§ **WHAT IS ASKED**
Your task is to quote exactly the run of lines that starts at the line containing "# the two square-cut" and ends at the line containing "const wrapRadius = 1.5 * pitch;", including both.

§ **SUPPLIED ENTRIES**
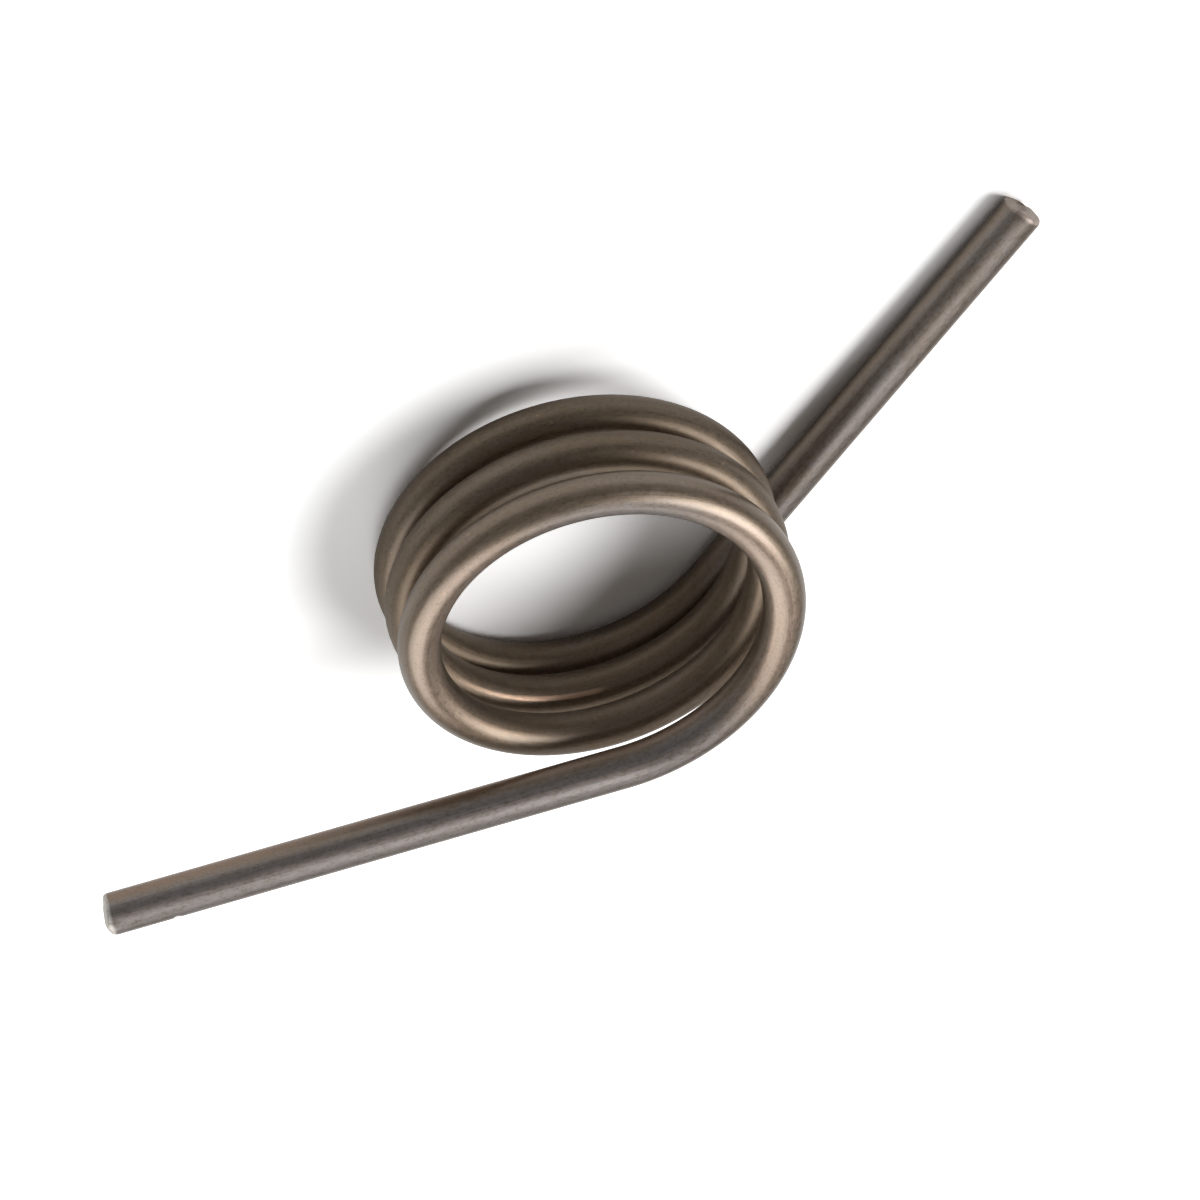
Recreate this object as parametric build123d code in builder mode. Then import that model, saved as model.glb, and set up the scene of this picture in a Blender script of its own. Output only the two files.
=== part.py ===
from build123d import *
from math import atan, cos, pi, sin
import os

os.makedirs("parts", exist_ok=True)

# A torsion spring bent from one round wire, in millimetres.
# The coil axis is +Z and z = 0 is the level of the lower leg's underside at its tip.

# wire
wire_dia = 3.0
end_break = 0.25                # edge broken round each cut end

# coil, wound left-handed going up
coil_inner_dia = 22.4
turns = 3.134                   # from the lower leg's tangent point to the upper leg's
pitch_gain = 0.45               # how much the pitch opens with every further turn
points_per_turn = 36

# legs, measured from their tangent points on the coil
lower_leg = 36.8
upper_leg = 37.2

# sizes that follow from the ones above
wire_radius = wire_dia / 2
coil_radius = coil_inner_dia / 2 + wire_radius
pitch_start = wire_dia          # close wound where it begins, opening from there
start_slope = atan(pitch_start / (2 * pi * coil_radius))
start_height = wire_radius * cos(start_slope) + lower_leg * sin(start_slope)


def coil_point(turn):
    """Point on the wire's axis after this many turns up from the lower leg."""
    angle = -2 * pi * turn
    height = start_height + pitch_start * turn + pitch_gain * turn**2 / 2
    return Vector(coil_radius * cos(angle), coil_radius * sin(angle), height)


def coil_direction(turn):
    """Unit vector along the wire, going up, after this many turns."""
    angle = -2 * pi * turn
    rise = (pitch_start + pitch_gain * turn) / (2 * pi)
    return Vector(coil_radius * sin(angle), -coil_radius * cos(angle), rise).normalized()


step_count = round(turns * points_per_turn)
axis_turns = [turns * step / step_count for step in range(step_count + 1)]
axis_points = [coil_point(turn) for turn in axis_turns]
axis_directions = [coil_direction(turn) for turn in axis_turns]
lower_tip = axis_points[0] - axis_directions[0] * lower_leg
upper_tip = axis_points[-1] + axis_directions[-1] * upper_leg

with BuildPart() as spring_wire:
    # the wire's axis: lower leg, opening coil, upper leg, each tangent to the next
    with BuildLine() as wire_axis:
        Line(lower_tip, axis_points[0])
        Spline(axis_points, tangents=axis_directions)
        Line(axis_points[-1], upper_tip)
    with BuildSketch(Plane(origin=lower_tip, z_dir=coil_direction(0))) as wire_section:
        Circle(wire_radius)
    sweep(path=wire_axis.wire())

    # the two square-cut ends, with their edges broken
    cut_ends = spring_wire.faces().filter_by(GeomType.PLANE)
    chamfer(cut_ends.edges(), length=end_break)

spring_wire.part.label = "spring_wire"
export_step(spring_wire.part, "parts/spring_wire.step")
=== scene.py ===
import bpy
import math
import numpy as np
from mathutils import Matrix, Vector


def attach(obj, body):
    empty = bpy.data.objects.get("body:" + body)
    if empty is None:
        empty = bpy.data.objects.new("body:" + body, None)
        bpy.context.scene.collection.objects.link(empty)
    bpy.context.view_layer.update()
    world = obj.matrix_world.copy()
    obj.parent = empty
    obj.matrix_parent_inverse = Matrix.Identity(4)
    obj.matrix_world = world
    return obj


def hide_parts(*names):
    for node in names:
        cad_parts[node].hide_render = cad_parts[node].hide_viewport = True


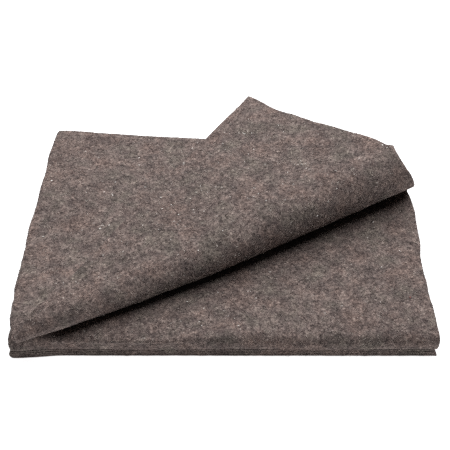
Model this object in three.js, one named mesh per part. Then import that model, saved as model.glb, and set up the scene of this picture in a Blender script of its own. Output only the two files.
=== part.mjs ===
// A felted blanket, folded into a thick oblong pad, with the front right corner of its top leaf turned back.
// Millimetres, +Z up, +X to the right and +Y away from the front edge.
// The origin is on the floor, under the middle of the folded blanket's own box.

import * as THREE from 'three';

// The blanket spread flat, and its felt
const blanketWidth = 2032;
const blanketLength = 1575;
const sheet = 2.5;
const gap = 0.4;

// Its width is folded in half twice, which makes a leaf of four sheets
const sheetsInLeaf = 4;
const pitch = sheet + gap;
const leaf = sheetsInLeaf * pitch - gap;
const leafGap = 1;
const leafPitch = leaf + leafGap;
const noseRadius = pitch / 2;
const wrapRadius = 1.5 * pitch;

// Its length is folded back and forth into four leaves, with two folds at the back and one at the front.
// The top leaf reaches past the front, a little further on the right, and the back folds run askew
const leaves = 4;
const foldsAlong = leaves - 1;
const topLeafReach = 25;
const topLeafSkew = 4;
const backFoldSkew = 24;
const foldRadius = leaf + leafGap / 2;
const foldMiddleRadius = (leaf + leafGap) / 2;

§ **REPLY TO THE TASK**
    # the two square-cut ends, with their edges broken
    cut_ends = spring_wire.faces().filter_by(GeomType.PLANE)
    chamfer(cut_ends.edges(), length=end_break)

spring_wire.part.label = "spring_wire"
export_step(spring_wire.part, "parts/spring_wire.step")
=== scene.py ===
import bpy
import math
import numpy as np
from mathutils import Matrix, Vector


def attach(obj, body):
    empty = bpy.data.objects.get("body:" + body)
    if empty is None:
        empty = bpy.data.objects.new("body:" + body, None)
        bpy.context.scene.collection.objects.link(empty)
    bpy.context.view_layer.update()
    world = obj.matrix_world.copy()
    obj.parent = empty
    obj.matrix_parent_inverse = Matrix.Identity(4)
    obj.matrix_world = world
    return obj


def hide_parts(*names):
    for node in names:
        cad_parts[node].hide_render = cad_parts[node].hide_viewport = True


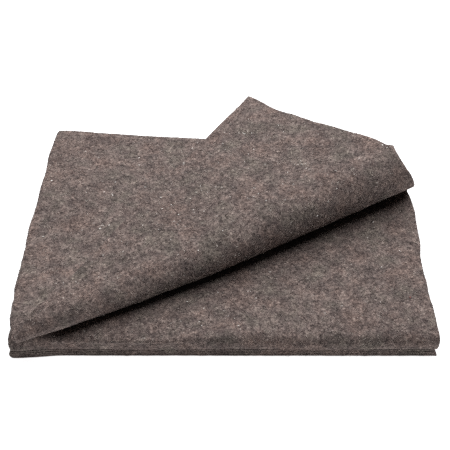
Model this object in three.js, one named mesh per part. Then import that model, saved as model.glb, and set up the scene of this picture in a Blender script of its own. Output only the two files.
=== part.mjs ===
// A felted blanket, folded into a thick oblong pad, with the front right corner of its top leaf turned back.
// Millimetres, +Z up, +X to the right and +Y away from the front edge.
// The origin is on the floor, under the middle of the folded blanket's own box.

import * as THREE from 'three';

// The blanket spread flat, and its felt
const blanketWidth = 2032;
const blanketLength = 1575;
const sheet = 2.5;
const gap = 0.4;

// Its width is folded in half twice, which makes a leaf of four sheets
const sheetsInLeaf = 4;
const pitch = sheet + gap;
const leaf = sheetsInLeaf * pitch - gap;
const leafGap = 1;
const leafPitch = leaf + leafGap;
const noseRadius = pitch / 2;
const wrapRadius = 1.5 * pitch;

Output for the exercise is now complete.